Given problem — Every line below that includes "This" counts toward the total. Report that total alone.

Records for processing —
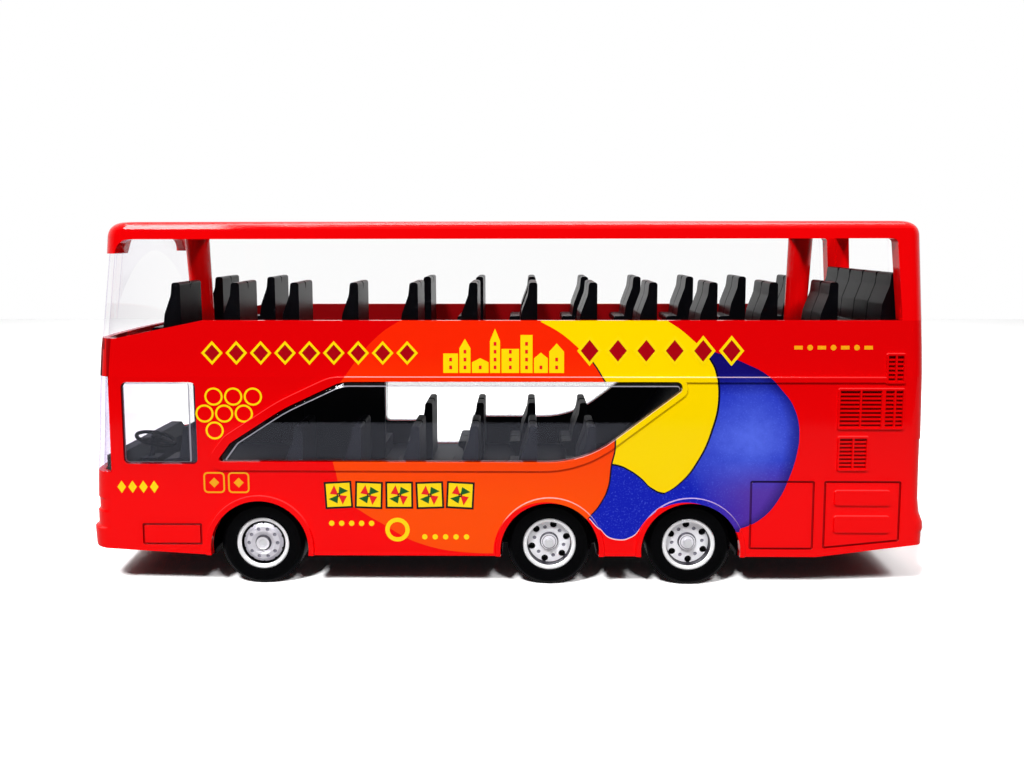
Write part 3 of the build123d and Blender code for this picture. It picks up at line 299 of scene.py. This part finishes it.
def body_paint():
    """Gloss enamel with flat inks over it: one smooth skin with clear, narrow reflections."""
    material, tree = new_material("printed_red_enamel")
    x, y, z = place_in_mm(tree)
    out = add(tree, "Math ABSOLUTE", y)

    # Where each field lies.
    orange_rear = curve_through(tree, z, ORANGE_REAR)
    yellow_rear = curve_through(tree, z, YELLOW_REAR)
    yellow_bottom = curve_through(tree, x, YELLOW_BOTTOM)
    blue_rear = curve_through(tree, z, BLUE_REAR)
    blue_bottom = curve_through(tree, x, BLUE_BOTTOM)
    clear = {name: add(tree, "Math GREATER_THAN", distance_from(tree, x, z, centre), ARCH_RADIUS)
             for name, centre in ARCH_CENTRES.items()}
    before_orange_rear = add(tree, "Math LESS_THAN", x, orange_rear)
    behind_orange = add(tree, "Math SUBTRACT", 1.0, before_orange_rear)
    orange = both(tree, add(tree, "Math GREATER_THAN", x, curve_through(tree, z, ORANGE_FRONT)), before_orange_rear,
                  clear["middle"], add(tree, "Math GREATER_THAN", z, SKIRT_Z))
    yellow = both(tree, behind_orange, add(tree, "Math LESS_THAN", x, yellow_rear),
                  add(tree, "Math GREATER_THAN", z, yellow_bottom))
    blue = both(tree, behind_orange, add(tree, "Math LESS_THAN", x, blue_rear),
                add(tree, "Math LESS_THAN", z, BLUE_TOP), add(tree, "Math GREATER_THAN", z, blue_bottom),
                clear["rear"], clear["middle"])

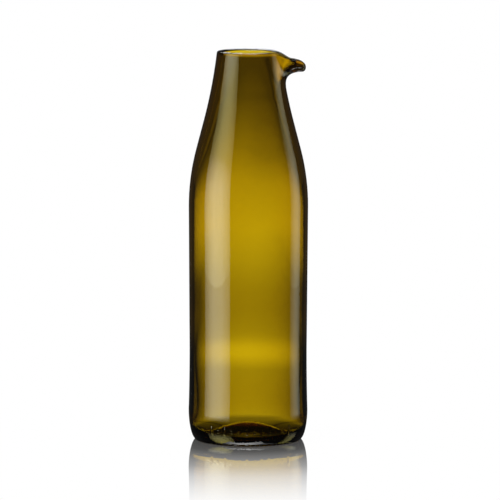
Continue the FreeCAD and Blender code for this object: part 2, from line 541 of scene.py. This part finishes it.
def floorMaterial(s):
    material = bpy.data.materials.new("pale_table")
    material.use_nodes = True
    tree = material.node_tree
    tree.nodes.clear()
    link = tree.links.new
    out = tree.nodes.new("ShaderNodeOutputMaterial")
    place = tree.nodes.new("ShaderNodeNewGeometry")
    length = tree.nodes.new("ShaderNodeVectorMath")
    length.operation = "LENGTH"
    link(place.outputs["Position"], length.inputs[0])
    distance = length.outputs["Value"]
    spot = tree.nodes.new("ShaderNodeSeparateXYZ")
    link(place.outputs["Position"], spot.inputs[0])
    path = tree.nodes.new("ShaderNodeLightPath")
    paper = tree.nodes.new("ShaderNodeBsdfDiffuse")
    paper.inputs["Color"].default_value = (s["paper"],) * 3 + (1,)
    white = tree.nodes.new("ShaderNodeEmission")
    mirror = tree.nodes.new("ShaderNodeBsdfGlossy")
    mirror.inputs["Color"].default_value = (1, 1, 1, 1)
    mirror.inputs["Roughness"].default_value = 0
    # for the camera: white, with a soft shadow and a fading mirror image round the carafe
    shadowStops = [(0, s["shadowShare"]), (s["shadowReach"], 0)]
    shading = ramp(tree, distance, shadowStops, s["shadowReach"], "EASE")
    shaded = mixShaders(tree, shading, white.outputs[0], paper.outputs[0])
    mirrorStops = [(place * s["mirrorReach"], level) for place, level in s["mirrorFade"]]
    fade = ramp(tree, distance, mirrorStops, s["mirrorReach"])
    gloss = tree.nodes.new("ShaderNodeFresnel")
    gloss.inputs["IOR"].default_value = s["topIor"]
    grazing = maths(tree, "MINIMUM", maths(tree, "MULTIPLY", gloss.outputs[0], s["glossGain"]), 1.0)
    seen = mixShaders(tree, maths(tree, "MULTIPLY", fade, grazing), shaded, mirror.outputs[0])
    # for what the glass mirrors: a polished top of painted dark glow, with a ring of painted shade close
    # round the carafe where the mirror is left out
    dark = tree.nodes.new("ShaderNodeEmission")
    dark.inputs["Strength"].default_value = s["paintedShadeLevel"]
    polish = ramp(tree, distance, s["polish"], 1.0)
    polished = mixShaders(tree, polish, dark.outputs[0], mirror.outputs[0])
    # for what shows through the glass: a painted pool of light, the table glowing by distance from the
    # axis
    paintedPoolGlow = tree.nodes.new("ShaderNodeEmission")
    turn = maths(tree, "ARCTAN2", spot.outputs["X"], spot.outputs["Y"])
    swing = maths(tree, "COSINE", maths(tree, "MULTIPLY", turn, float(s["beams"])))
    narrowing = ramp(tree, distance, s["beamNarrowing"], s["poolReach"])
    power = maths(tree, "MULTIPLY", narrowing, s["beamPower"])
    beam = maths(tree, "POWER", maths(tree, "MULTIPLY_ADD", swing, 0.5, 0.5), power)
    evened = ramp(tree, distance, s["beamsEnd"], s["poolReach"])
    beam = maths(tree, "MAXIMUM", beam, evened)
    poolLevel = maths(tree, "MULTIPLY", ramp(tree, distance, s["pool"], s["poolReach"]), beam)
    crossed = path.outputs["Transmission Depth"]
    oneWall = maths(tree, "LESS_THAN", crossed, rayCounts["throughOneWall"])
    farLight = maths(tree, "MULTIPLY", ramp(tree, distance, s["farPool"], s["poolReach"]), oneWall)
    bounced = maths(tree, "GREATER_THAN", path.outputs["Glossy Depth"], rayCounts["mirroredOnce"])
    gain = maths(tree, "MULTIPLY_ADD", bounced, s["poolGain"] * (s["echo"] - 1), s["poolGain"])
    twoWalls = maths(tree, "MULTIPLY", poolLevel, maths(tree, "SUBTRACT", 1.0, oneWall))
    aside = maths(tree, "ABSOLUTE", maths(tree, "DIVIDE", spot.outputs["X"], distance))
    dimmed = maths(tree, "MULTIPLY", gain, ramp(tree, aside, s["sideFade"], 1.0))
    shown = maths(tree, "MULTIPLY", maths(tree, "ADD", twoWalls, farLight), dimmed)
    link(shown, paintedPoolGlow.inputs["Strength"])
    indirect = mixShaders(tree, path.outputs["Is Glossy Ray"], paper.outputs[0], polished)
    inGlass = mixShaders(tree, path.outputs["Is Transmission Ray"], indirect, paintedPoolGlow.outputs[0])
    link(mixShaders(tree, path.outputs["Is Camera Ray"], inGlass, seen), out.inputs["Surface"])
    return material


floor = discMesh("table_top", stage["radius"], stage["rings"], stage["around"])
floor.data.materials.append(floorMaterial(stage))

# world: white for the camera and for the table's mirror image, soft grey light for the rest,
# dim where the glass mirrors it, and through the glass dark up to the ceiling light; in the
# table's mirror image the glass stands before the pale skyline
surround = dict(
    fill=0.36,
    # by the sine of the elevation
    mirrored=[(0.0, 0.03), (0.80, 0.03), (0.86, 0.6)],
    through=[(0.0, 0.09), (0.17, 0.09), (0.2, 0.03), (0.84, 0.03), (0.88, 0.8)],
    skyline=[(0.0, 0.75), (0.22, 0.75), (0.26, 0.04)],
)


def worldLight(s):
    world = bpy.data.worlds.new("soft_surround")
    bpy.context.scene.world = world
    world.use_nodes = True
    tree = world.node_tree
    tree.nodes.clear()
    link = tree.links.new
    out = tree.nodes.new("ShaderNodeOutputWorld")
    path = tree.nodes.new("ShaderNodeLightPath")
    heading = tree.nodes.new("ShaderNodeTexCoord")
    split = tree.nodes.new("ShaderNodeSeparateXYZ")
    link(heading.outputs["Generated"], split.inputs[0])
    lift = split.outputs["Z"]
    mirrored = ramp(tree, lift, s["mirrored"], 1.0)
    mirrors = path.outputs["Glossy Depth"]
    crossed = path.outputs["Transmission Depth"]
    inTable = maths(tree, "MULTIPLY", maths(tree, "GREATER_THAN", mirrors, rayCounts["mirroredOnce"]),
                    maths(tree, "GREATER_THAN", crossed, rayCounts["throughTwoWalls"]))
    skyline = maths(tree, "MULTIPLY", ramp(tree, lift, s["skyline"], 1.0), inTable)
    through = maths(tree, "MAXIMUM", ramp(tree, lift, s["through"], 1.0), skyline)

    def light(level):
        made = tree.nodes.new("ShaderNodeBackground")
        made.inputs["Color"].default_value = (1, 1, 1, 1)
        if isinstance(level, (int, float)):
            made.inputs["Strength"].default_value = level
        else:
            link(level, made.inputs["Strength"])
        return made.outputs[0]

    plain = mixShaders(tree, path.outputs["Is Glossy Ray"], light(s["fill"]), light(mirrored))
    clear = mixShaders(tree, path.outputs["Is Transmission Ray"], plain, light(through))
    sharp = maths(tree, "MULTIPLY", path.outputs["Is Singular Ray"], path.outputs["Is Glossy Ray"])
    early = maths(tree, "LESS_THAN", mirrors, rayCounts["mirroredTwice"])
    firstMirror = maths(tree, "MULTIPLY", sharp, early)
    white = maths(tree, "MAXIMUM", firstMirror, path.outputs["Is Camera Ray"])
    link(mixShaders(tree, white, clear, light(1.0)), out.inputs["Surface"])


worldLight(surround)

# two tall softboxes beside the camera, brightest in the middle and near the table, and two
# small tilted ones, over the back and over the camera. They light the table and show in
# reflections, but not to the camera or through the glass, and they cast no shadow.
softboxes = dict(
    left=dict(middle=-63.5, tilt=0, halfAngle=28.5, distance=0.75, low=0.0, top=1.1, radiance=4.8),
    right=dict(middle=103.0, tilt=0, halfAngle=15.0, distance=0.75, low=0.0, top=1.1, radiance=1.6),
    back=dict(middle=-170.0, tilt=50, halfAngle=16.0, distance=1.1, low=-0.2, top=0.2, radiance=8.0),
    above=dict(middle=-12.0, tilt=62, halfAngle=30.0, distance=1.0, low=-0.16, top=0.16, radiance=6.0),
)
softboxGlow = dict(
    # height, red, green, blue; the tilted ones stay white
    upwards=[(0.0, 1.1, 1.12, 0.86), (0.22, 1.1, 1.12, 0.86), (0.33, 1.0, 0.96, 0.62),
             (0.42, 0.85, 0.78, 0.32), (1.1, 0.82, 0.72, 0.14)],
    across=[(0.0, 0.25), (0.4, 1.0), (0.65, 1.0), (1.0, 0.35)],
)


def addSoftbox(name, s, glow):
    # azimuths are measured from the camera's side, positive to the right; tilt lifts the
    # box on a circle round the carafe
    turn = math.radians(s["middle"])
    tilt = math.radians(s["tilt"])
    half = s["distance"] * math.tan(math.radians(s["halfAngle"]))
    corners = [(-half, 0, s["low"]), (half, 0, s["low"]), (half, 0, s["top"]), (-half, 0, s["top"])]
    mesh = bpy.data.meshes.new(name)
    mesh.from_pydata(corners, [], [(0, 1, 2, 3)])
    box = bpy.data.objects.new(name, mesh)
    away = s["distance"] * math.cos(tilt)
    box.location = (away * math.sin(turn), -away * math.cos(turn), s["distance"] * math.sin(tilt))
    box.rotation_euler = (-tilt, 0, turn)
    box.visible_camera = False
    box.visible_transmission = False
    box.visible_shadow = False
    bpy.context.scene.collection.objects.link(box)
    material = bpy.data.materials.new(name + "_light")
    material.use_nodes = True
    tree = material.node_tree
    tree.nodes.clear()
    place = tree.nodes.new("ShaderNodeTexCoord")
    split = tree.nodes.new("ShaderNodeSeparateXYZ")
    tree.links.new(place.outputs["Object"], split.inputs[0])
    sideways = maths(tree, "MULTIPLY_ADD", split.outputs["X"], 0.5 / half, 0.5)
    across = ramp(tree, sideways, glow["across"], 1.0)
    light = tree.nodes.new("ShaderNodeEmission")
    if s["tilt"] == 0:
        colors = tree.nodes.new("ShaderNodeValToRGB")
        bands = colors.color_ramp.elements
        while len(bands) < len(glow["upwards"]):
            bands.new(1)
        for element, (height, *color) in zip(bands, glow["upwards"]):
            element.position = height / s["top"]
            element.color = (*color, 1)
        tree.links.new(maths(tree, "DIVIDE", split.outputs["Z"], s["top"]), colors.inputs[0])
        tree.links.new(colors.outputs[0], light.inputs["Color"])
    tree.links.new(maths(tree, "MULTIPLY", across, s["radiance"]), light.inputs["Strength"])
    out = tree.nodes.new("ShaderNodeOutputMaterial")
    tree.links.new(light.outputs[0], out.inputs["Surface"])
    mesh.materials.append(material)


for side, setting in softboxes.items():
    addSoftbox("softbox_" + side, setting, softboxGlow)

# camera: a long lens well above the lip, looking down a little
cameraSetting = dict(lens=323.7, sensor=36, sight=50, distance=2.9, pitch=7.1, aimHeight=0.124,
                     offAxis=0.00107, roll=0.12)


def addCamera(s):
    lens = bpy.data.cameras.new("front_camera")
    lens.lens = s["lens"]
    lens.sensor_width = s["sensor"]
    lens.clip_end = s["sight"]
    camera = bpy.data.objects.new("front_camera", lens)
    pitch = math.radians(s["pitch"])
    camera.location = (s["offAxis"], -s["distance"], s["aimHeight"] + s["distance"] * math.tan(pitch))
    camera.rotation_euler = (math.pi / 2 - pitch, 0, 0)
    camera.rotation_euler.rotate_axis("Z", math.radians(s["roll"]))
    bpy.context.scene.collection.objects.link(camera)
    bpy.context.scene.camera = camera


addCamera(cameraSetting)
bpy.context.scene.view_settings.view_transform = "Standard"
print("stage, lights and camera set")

Solved exercise — 2